Recorded data:
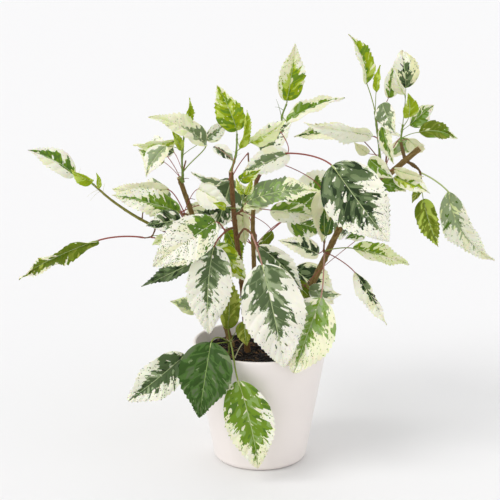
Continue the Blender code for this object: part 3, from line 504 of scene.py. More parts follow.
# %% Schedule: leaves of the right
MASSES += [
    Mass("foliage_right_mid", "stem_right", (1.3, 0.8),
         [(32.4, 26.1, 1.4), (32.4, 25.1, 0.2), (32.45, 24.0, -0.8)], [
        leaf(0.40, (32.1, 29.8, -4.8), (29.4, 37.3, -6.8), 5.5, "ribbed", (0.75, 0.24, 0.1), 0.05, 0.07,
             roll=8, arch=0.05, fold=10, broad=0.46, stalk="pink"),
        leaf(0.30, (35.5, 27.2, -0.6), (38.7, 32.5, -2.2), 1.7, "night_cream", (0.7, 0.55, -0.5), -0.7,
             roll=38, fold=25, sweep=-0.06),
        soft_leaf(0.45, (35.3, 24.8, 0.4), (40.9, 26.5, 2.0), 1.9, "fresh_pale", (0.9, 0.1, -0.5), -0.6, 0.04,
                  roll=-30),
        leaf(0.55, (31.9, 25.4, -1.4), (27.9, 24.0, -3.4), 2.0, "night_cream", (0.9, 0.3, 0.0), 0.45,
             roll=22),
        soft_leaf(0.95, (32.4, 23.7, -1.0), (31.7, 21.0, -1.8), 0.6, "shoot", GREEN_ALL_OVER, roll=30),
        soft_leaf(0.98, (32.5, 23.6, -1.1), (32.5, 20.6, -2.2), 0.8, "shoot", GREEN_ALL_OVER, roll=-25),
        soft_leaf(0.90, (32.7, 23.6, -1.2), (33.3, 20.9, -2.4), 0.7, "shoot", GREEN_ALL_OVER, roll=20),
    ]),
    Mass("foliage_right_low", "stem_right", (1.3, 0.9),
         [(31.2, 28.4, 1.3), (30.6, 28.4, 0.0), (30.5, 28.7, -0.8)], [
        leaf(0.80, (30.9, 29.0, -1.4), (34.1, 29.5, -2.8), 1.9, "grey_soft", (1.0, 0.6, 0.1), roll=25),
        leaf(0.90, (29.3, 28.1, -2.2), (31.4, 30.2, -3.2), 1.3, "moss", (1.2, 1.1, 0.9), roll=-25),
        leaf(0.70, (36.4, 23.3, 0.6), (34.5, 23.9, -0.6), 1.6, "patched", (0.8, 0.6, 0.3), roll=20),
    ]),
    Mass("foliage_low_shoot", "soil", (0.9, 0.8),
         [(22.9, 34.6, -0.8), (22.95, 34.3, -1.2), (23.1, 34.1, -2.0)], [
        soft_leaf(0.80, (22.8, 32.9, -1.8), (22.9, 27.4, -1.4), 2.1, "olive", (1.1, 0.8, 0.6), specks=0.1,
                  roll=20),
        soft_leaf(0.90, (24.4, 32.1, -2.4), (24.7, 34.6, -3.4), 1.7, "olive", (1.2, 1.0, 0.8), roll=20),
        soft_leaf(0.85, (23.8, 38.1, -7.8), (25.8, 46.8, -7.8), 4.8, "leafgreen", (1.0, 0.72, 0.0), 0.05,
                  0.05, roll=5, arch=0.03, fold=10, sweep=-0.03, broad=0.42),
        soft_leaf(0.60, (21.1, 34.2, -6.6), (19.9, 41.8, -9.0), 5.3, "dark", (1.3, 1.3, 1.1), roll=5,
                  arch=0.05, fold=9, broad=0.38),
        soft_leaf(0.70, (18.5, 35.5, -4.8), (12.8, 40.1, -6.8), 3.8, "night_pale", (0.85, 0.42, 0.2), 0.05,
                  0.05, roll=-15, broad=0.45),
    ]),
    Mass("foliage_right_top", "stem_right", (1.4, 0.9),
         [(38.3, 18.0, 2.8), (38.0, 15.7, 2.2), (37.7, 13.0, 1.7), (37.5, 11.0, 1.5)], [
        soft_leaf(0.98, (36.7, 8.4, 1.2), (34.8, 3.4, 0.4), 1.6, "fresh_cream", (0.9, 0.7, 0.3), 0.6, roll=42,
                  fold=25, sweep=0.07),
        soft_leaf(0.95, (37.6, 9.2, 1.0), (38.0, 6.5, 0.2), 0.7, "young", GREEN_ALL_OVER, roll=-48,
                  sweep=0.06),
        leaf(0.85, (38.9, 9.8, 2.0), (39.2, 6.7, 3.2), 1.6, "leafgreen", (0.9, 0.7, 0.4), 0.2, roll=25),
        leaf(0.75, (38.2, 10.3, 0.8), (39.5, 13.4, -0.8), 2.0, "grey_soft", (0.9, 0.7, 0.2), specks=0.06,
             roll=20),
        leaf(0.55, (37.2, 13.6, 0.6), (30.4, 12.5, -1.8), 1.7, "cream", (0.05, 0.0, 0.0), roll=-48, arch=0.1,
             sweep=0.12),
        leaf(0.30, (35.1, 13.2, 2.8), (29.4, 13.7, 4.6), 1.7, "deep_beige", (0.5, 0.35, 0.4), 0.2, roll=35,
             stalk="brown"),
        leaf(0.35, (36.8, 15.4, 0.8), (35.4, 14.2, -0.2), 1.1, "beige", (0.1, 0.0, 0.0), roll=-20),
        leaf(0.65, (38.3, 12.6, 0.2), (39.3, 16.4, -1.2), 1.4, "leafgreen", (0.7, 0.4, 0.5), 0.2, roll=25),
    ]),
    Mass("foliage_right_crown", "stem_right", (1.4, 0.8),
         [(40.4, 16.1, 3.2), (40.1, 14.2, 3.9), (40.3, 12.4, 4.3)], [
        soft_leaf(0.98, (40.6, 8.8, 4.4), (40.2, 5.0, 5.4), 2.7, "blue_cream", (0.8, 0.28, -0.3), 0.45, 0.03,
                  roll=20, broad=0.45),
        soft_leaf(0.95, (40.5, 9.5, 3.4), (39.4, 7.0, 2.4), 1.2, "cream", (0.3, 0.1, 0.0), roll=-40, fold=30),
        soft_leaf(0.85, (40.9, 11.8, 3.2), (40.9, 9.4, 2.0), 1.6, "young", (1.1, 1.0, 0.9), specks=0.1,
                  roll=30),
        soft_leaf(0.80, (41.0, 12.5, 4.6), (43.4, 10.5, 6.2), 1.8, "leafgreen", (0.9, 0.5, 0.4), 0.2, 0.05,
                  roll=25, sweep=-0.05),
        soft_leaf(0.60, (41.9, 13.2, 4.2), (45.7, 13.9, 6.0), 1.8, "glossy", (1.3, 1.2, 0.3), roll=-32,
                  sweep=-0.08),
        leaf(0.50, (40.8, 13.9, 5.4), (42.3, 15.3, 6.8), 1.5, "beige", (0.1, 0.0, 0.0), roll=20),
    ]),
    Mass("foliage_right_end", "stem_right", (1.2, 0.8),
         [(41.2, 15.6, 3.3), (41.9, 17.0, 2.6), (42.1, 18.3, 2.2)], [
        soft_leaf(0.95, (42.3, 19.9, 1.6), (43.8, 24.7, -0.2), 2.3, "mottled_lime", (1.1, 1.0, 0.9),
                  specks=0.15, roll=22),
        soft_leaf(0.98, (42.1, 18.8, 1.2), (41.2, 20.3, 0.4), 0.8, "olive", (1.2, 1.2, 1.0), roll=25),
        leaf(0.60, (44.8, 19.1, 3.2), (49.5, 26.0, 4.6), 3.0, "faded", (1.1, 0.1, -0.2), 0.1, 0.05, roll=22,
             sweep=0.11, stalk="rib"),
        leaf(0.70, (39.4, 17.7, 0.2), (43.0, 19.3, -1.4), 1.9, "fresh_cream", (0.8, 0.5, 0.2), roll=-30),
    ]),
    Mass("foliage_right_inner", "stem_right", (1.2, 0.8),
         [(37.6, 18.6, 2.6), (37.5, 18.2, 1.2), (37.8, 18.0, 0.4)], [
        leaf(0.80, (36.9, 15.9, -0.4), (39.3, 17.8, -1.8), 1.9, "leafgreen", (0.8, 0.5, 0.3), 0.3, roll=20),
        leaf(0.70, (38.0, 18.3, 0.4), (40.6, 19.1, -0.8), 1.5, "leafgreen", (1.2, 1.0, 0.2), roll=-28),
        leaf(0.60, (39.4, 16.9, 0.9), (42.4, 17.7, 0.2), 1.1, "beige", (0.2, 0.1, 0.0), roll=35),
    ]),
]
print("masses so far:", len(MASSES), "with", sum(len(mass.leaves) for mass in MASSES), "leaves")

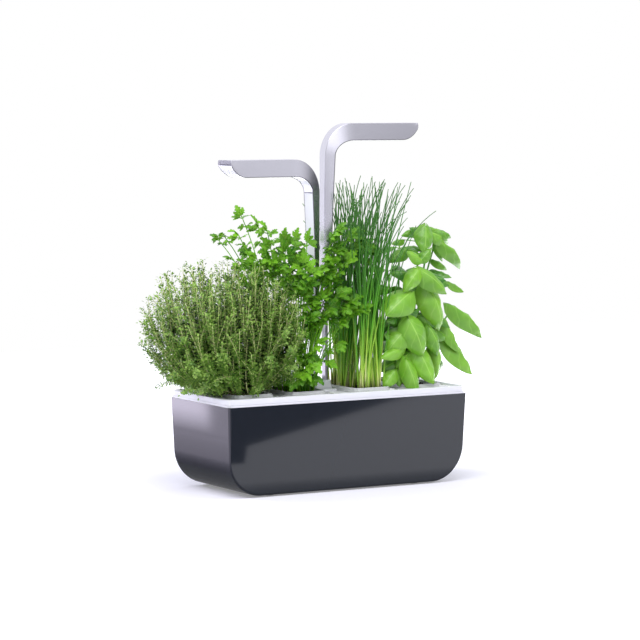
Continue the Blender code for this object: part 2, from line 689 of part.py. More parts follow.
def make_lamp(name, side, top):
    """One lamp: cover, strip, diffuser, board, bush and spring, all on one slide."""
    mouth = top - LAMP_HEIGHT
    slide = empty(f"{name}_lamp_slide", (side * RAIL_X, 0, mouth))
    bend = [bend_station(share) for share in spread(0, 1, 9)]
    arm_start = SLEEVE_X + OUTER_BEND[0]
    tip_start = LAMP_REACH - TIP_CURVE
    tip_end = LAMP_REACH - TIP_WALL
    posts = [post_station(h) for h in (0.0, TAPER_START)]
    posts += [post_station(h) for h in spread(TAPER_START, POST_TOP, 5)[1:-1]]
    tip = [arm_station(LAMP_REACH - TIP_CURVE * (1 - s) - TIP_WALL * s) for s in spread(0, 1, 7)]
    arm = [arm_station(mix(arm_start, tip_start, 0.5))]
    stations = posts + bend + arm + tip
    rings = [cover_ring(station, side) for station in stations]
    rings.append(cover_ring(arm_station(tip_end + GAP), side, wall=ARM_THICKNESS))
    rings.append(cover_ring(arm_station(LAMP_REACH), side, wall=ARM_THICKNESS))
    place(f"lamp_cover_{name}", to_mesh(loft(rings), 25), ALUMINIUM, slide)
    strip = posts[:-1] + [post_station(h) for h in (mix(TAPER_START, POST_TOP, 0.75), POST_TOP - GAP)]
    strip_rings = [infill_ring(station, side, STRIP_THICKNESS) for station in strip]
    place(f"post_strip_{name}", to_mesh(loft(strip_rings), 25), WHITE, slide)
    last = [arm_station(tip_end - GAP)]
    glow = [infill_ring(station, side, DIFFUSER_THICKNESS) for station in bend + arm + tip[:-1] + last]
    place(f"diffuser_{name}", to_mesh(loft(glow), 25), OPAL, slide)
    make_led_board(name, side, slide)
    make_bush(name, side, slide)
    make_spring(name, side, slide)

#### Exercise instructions
Only the number is wanted: how many lines contain the string "from"?

#### Written reply
2